Relief from sanctions was granted on 15 April 2014.  However, that was overturned on appeal on 7 October 2014 as being too generous.  Mrs Justice McGowan applied the test inDenton v TH White Ltd [2014] EWCA Civ 906.  She considered that the breach was serious and significant. Whilst expressing sympathy for the particular solicitor, she pointed out that the solicitors' firm was of significant size and it should have ensured that a competent solicitor was available to deal with the case and that the trainee was properly supervised. There was no good reason for the default.

The Court of Appeal unanimously rejected the appeal by Oak Cash & Carry.  In giving the leading judgment, Jackson LJ fully endorsed the approach of Mrs Justice McGowan.  It was necessary for a Court to look at the original order as well as the unless order when considering whether the breach was significant and serious.  Oak Cash & Carry had 3 months to comply with the original order, which it failed to do, and was another 18 days late in complying with the unless order.  The solicitor's wife's health problems had been known for many months, and the firm was of a significant size and could be expected to have provided appropriate cover for the solicitor whilst he was away.  The solicitor had in fact been in the office and approved the directions questionnaire which was filed in error.  There was no good reason for the default. 
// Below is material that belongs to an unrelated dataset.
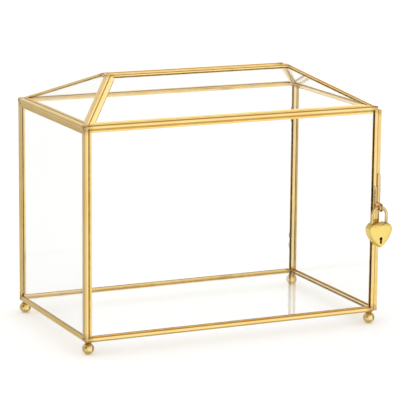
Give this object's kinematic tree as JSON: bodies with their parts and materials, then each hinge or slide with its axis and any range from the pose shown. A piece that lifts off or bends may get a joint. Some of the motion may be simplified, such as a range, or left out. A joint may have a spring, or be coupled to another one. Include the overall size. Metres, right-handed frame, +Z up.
{
  "type": "glass card box",
  "caption": "Hip-roofed clear glass card box framed in brass came, with a card slot along the ridge, ball feet, a hinged end door and a heart padlock through a hasp.",
  "frame": {"origin": "on the surface the box stands on, under the middle of its overall outline", "axes": "+X along the box towards the door end, +Y from the hasp side to the hinge side, +Z up"},
  "size_m": [0.2662, 0.1616, 0.2088],
  "materials": {
    "brass_came": "polished",
    "brass_ball": "polished",
    "brass_hinge": "polished",
    "brass_hasp": "polished, tinned with solder along one edge",
    "lock_case": "satin",
    "shackle_wire": "polished",
    "lock_steel": "plain",
    "clear_glass": "clear, polished"
  },
  "bodies": {
    "box": {"post_front_left": "brass_came", "post_back_left": "brass_came", "post_front_right": "brass_came", "post_back_right": "brass_came", "hip_front_left": "brass_came", "hip_back_left": "brass_came", "hip_front_right": "brass_came", "hip_back_right": "brass_came", "base_rail_front": "brass_came", "base_rail_back": "brass_came", "base_rail_left": "brass_came", "base_rail_right": "brass_came", "eave_rail_front": "brass_came", "eave_rail_back": "brass_came", "eave_rail_left": "brass_came", "eave_rail_right": "brass_came", "slot_bar_front": "brass_came", "slot_bar_back": "brass_came", "slot_bar_left": "brass_came", "slot_bar_right": "brass_came", "glass_base": "clear_glass", "glass_front": "clear_glass", "glass_back": "clear_glass", "glass_left": "clear_glass", "glass_roof_front": "clear_glass", "glass_roof_back": "clear_glass", "glass_roof_left": "clear_glass", "glass_roof_right": "clear_glass", "foot_front_left": "brass_ball", "foot_front_right": "brass_ball", "foot_back_left": "brass_ball", "foot_back_right": "brass_ball", "hinge_lower_frame_knuckle_below": "brass_hinge", "hinge_lower_frame_knuckle_above": "brass_hinge", "hinge_lower_pin": "brass_hinge", "hinge_upper_frame_knuckle_below": "brass_hinge", "hinge_upper_frame_knuckle_above": "brass_hinge", "hinge_upper_pin": "brass_hinge", "hasp_lug_frame": "brass_hasp"},
    "door": {"door_stile_latch": "brass_came", "door_stile_hinge": "brass_came", "door_rail_bottom": "brass_came", "door_rail_top": "brass_came", "door_glass": "clear_glass", "hinge_lower_door_knuckle": "brass_hinge", "hinge_upper_door_knuckle": "brass_hinge", "hasp_lug_door": "brass_hasp"},
    "shackle": {"padlock_shackle": "shackle_wire"},
    "padlock": {"padlock_case": "lock_case", "padlock_back_plate": "lock_case", "padlock_key_post": "lock_steel", "padlock_spring_catch": "lock_steel"}
  },
  "joints": [
    {"name": "door_swing", "type": "hinge", "parent": "box", "child": "door", "pos_m": [0.1229, 0.07915, 0.09], "axis": [0, 0, 1], "range_deg": [0, 170]},
    {"name": "padlock_swing", "type": "hinge", "parent": "box", "child": "shackle", "pos_m": [0.1227, -0.07685, 0.0986], "axis": [-1, 0, 0], "range_deg": [-3, 75]},
    {"name": "case_drop", "type": "slide", "parent": "shackle", "child": "padlock", "axis": [0, 0, -1], "range_m": [0, 0.006]}
  ]
}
The situation may still have been saved if the application for relief from sanctions had been issued before the expiry of the unless order or immediately afterwards, when filing the pre-trial checklist.  It was not done for another month and that further delay was fatal.

This decision will come as a salutary reminder to all solicitors against any complacency that has crept in as a result of the decision in Denton v TH White Ltd [2014] EWCA Civ 906.  Court orders are to be complied with.  If you are unable to do so for whatever reason, and you cannot obtain an extension of time from your opponent, apply to court as soon as possible and preferably before the deadline.  If not, you run the risk of having your client's claim struck out and then having very difficult conversations with that (soon to be former) client and your professional indemnity insurers.